'''
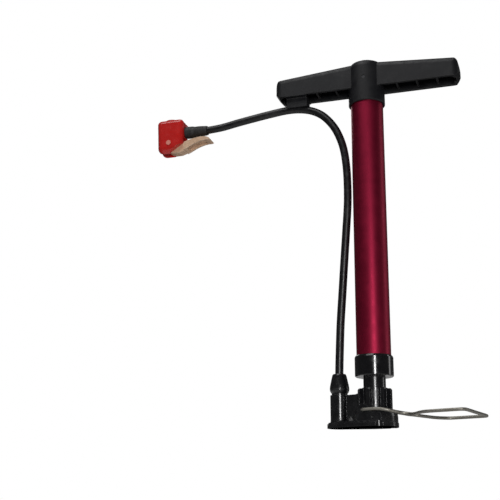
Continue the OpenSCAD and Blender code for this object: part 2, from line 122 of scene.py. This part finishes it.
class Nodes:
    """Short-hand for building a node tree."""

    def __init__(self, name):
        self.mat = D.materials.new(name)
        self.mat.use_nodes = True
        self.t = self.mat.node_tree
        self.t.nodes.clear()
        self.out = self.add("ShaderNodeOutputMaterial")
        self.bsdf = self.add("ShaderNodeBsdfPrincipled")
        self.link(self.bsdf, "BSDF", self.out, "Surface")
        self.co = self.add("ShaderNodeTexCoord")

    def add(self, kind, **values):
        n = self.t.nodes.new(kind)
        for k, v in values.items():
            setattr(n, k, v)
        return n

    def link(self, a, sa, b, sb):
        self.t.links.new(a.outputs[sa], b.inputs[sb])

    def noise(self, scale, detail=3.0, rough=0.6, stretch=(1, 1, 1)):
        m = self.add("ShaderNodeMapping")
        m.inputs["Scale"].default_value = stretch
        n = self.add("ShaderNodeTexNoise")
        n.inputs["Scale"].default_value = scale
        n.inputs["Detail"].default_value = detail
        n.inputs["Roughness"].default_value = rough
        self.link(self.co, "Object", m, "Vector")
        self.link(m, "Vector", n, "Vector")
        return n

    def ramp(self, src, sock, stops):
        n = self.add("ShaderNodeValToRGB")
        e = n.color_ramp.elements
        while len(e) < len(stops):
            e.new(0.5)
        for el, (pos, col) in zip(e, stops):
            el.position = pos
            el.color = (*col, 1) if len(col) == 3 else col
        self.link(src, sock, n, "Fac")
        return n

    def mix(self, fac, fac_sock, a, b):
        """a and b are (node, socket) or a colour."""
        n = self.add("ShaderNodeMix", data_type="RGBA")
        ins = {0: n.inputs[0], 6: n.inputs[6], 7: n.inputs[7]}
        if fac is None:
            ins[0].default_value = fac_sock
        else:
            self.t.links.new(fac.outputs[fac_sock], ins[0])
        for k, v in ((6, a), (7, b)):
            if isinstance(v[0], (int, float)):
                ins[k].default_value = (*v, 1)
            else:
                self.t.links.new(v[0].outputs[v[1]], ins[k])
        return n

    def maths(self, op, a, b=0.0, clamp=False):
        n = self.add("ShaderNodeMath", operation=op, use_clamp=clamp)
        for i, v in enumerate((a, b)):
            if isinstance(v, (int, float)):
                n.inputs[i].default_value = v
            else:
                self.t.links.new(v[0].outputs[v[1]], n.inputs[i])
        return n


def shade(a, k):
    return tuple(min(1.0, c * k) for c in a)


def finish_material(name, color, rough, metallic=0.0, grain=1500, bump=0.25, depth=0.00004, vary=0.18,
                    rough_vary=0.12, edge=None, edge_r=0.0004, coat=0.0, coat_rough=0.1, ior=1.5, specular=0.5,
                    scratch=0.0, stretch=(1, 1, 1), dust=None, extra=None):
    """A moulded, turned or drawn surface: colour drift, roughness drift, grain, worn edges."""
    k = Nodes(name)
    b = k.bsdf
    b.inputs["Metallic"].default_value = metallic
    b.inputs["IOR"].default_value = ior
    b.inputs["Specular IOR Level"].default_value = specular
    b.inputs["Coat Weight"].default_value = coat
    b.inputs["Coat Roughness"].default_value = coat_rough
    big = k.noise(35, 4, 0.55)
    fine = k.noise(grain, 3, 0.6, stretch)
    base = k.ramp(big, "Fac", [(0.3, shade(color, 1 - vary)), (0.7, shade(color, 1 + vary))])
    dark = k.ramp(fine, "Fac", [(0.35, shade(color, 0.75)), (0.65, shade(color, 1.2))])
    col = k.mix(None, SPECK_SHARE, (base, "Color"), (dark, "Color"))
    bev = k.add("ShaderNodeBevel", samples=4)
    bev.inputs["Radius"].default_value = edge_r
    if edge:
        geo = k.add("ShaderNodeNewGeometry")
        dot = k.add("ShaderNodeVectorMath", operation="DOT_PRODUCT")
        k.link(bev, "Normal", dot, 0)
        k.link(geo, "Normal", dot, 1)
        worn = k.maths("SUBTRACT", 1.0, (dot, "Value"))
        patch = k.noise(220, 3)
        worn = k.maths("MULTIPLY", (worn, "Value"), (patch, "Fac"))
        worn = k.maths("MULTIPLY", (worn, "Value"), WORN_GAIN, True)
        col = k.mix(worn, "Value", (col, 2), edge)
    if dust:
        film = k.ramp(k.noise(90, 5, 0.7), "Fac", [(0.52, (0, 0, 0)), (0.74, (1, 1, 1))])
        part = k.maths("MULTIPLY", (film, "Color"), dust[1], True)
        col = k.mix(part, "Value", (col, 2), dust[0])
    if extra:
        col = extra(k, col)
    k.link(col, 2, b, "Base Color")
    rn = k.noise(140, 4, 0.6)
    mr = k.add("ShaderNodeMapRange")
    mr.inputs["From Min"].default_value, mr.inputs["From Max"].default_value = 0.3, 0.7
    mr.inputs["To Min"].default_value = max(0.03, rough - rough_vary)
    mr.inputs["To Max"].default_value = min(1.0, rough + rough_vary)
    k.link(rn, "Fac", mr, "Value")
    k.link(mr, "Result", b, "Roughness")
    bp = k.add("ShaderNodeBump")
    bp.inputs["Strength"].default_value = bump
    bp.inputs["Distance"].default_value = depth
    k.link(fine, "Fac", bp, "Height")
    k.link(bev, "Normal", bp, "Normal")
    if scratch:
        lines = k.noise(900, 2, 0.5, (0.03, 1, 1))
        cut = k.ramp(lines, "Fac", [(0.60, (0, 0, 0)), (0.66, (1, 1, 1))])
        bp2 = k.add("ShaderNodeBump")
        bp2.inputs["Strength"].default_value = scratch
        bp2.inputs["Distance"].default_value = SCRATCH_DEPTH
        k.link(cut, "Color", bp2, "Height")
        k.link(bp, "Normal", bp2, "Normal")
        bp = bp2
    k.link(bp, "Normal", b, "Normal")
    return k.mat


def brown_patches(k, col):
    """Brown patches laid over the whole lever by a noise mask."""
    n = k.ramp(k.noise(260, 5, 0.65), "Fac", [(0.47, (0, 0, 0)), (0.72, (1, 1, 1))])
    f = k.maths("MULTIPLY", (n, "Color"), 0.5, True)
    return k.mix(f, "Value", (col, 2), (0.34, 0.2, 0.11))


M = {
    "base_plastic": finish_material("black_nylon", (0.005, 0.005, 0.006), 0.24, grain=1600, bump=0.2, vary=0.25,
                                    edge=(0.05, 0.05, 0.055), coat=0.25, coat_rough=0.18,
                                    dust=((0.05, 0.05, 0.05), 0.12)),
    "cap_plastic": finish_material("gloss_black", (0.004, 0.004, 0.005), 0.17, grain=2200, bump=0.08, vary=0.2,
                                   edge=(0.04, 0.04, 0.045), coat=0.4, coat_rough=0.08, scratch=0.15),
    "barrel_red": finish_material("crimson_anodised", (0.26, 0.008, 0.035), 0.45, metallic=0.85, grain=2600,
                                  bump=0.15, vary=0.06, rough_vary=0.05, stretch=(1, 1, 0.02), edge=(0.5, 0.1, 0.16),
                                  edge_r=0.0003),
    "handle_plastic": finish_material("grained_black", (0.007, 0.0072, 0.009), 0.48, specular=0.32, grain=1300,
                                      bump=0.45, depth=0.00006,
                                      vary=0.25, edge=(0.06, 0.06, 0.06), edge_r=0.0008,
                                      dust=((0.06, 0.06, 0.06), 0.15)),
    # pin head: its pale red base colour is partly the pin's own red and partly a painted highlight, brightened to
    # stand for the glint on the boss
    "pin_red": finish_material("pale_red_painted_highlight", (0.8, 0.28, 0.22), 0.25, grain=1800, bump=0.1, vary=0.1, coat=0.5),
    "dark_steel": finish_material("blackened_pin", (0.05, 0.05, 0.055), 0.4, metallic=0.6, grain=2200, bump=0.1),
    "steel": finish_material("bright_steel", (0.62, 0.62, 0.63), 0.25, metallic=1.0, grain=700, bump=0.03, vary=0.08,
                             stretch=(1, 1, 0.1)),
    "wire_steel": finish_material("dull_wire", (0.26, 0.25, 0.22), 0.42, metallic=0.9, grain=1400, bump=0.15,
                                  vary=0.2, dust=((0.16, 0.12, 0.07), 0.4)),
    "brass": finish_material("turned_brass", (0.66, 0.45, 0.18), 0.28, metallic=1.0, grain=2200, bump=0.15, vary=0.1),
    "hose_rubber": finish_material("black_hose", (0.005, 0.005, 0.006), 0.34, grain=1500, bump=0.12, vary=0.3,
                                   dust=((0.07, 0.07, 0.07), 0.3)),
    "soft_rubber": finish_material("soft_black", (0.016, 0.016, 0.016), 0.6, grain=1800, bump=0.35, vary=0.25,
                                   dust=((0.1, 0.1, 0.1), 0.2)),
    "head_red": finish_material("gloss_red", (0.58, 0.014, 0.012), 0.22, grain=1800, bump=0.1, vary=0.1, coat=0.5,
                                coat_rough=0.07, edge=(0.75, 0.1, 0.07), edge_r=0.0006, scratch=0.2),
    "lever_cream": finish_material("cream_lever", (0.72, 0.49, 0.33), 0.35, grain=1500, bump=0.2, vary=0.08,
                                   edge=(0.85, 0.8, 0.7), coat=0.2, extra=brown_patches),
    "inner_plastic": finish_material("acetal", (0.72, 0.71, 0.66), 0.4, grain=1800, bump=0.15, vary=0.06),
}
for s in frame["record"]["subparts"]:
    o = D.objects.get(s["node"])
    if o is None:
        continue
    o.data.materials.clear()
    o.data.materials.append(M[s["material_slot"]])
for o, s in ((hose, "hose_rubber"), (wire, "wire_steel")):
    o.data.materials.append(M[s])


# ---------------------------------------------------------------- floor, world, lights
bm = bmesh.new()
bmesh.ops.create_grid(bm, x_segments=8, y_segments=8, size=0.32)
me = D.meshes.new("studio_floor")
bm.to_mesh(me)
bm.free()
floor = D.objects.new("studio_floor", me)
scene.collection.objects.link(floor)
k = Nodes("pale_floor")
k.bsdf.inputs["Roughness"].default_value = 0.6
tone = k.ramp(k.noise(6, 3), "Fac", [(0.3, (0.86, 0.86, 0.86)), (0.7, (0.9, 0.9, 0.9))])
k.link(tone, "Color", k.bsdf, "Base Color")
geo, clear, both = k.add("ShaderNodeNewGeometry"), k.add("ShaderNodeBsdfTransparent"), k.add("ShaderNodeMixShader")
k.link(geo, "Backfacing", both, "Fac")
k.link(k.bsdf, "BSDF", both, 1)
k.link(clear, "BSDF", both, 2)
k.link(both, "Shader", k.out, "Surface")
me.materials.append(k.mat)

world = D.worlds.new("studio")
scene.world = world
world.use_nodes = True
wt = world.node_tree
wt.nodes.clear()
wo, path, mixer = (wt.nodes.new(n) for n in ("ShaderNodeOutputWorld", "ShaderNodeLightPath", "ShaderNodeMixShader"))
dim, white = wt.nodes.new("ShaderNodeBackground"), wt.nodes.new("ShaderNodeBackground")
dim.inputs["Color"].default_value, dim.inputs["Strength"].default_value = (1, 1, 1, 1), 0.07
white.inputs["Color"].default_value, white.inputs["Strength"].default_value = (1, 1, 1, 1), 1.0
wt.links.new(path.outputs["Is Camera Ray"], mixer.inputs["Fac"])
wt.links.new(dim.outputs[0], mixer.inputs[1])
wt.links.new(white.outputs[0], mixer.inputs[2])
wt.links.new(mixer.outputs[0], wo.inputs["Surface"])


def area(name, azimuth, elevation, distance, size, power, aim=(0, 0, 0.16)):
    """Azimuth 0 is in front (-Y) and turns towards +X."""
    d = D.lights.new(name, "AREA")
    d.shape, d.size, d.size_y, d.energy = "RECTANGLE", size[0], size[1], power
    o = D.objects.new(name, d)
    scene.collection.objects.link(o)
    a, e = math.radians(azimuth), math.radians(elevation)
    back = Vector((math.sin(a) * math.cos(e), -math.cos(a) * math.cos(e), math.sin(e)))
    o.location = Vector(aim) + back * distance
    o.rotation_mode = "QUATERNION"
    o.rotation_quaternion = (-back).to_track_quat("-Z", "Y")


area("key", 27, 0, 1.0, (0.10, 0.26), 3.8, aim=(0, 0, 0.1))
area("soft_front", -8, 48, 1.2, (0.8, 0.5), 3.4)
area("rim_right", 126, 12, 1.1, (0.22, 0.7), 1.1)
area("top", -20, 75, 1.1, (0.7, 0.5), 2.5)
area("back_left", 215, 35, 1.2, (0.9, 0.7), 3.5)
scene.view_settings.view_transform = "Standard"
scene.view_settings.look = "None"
'''
- [Do this]: Copy the lines from the start of the data verbatim, stopping after the line containing "for building a".

- [Full output]:
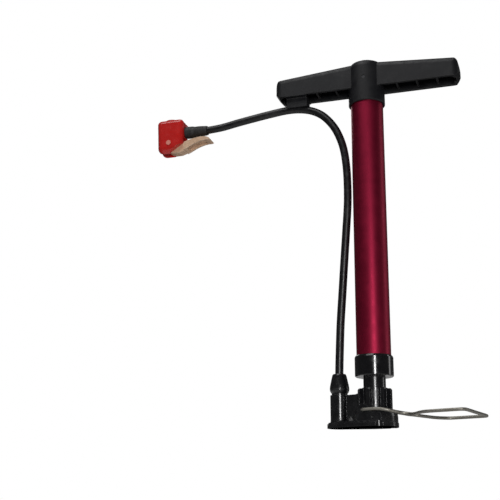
Continue the OpenSCAD and Blender code for this object: part 2, from line 122 of scene.py. This part finishes it.
class Nodes:
    """Short-hand for building a node tree."""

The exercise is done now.